Memory and Apocalypse

I always enjoy making seemingly random connections between things (and as a completely unrelated sidenote, I really wish I was British so I could spell it connexions, which is just so much more satisfying for some reason).  Talking to a friend of mine who is a psychologist (no, Im not crazy) we got on the topic of what he called "Troxler's fade."  The fade was discovered by a man with the supervillain-esque name Ignaz Troxler in 1804.  The theory refers to a phenomenological or visual/perceptual effect when one focuses too much on a single point, stimulus along the peripheral of your vision begins to fade.  So the theory goes, our brains are wired to allow unvarying stimulus to disappear, essentially so we can get on with our lives without getting our poor brains beaten to a pulp by swarms of unrelenting data, and then go crazy.  This is a theory analogous to how the brain processes information, and why forms of Autism manifest as they do.  Normal brains process information by super-rapidly organizing what is and what is not important to remember.  Which is why we are usually better at keeping big picture ideas rather than the minutia of lists.  On the other hand Autistic brains to varying degrees lose this "filter," and absorb everything.  This generates things like the "Rain Man" effect where you have a hyper-intelligent individual super conscious of minutia, but who has a more difficult time processing things like metaphor or understanding the nuances of social interaction.

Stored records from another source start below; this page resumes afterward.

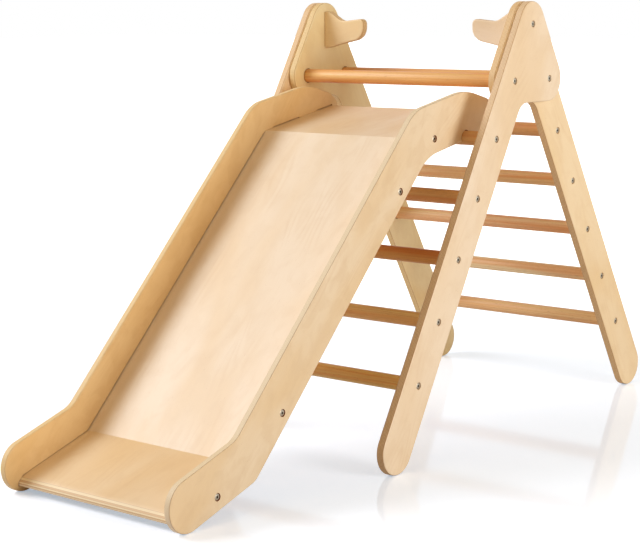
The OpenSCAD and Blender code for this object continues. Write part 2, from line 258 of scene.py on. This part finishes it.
def saw_panel(name, corners, near_x, thickness, edge_round):
    """A panel across X, from near_x on. Its outline is drawn from corner to corner, each a place
    and a radius to spin a vertex through, then filled, thickened and rounded over."""
    bpy.ops.object.select_all(action="DESELECT")
    bpy.ops.mesh.primitive_plane_add(size=0.01)
    panel = bpy.context.object
    panel.name = panel.data.name = name
    bpy.ops.object.mode_set(mode="EDIT")
    bpy.ops.mesh.select_mode(type="VERT")
    bpy.ops.mesh.merge(type="CENTER")
    at = Vector((0, 0, 0))
    for number, (corner, radius) in enumerate(corners):
        before, after = corners[number - 1][0], corners[(number + 1) % len(corners)][0]
        back, on = (before - corner).normalized(), (after - corner).normalized()
        half = back.angle(on) / 2
        start = corner + back * radius / math.tan(half)
        if number == 0:
            bpy.ops.transform.translate(value=start - at)
        else:
            bpy.ops.mesh.extrude_region_move(TRANSFORM_OT_translate={"value": start - at})
        at = start
        if radius:
            turn = math.pi - 2 * half
            way = 1 if back.cross(on).x > 0 else -1
            centre = corner + (back + on).normalized() * radius / math.sin(half)
            steps = max(2, math.ceil(math.degrees(turn) / arc_step))
            bpy.ops.mesh.spin(steps=steps, angle=way * turn, center=centre, axis=(1, 0, 0))
            at = corner + on * radius / math.tan(half)
    bpy.ops.mesh.select_all(action="SELECT")
    bpy.ops.mesh.remove_doubles(threshold=1e-5)
    bpy.ops.mesh.edge_face_add()
    bpy.ops.transform.translate(value=(near_x + thickness / 2, 0, 0))
    bpy.ops.object.mode_set(mode="OBJECT")
    finish_with(panel, "SOLIDIFY", thickness=thickness, offset=0)
    bpy.ops.object.mode_set(mode="EDIT")
    bpy.ops.mesh.select_all(action="SELECT")
    bpy.ops.mesh.normals_make_consistent(inside=False)
    bpy.ops.object.mode_set(mode="OBJECT")
    if edge_round:
        finish_with(panel, "BEVEL", width=edge_round, segments=4, limit_method="ANGLE",
                    angle_limit=rim_angle)
    return panel


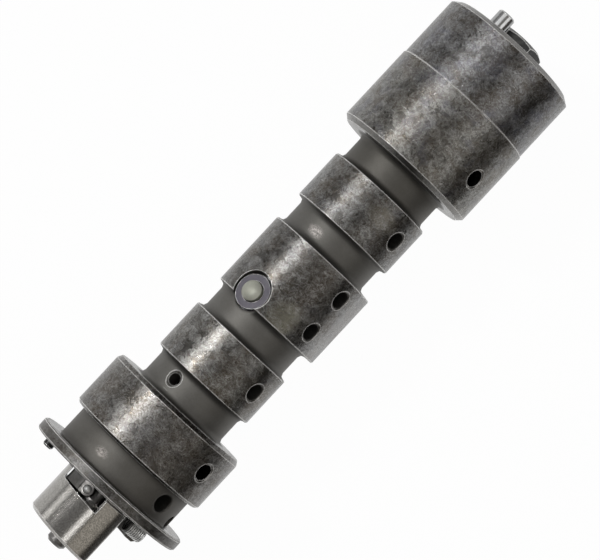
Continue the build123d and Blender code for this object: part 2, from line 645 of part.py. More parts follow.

At any rate, I havent really thought this through at all but I think there is a curious parallel between the Troxler fade and how Apocalyptic categories affect us.   One of the interesting adjectives always used of Apocalyptic is that God "interrupts," our normal life.  Or in Barth's terms of his Commentary on Romans, God's Word leaves a "crater" where we can see the negative space of its impact even if we cannot conceptualize the content of the "hole," itself.  You can see this theme brilliantly in various ways: again Barth's concept of the Word of God and the dialectical event of Revelation, Bultmann's moment of being confronted and opened to the future by proclamation, Moltmann's earlier theology of Hope that "eschatologized" Barth's word-event (thought actually in the Theology of Hope Moltmann is critical of the category "Apocalyptic," itself), Jüngel in God as the Mystery of the World has an interesting synthesis and development of Barth and Ebeling (and others Im sure) in that the Word-which-is-not-present nonetheless addresses us and pulls us toward the future.  In others you can see this theme through the elaboration of ecstasis, that is, the going-outward-from-onesself, again in various more or less successful conceptualizations; in Rahner as the transcendental horizon of consciousness, in Zizioulas the ecstasis occurs in the eucharistic communion, in Pannenberg it occurs through the Spirit as an anthropological phenomenon summarized by the event of Christ.  And on and on.

If one can generalize the Troxler fade, we can say it has several analogies to apocalyptic revelation: God in the apocalyptic act reorients and causes a "flash" which breaks the ordinary we have become numb to and which has faded.  It does this both by super-ceding what has come before, but also by re-organizing the given and making it New.  Thus, we so prone to forget and ignore the old are called again to awareness to the movements of God.  Thus apocalypse is not only an "interruption" but an act of memory, a reminder, an anamnesis, and even a repentance, a metanoia or a changing of one's mind. it causes us to see "Easter in ordinary," to shamelessly steal the title of Lash's book.  We can see this in the biblical language used: the dialectic between the heavens "being torn open," (as when Christ is baptized) and the heavens always-already "standing open," which is normally unperceived (as in Revelations).  The breaking-forth of God's apocalyptic "interruption," is not just a scission forever separating new from old; but it is the forever New which makes New as well: it literally "changes our mind," about the true nature of the ordinary, causing that which has faded to flash forth in newness and its glorious and ordinary weight.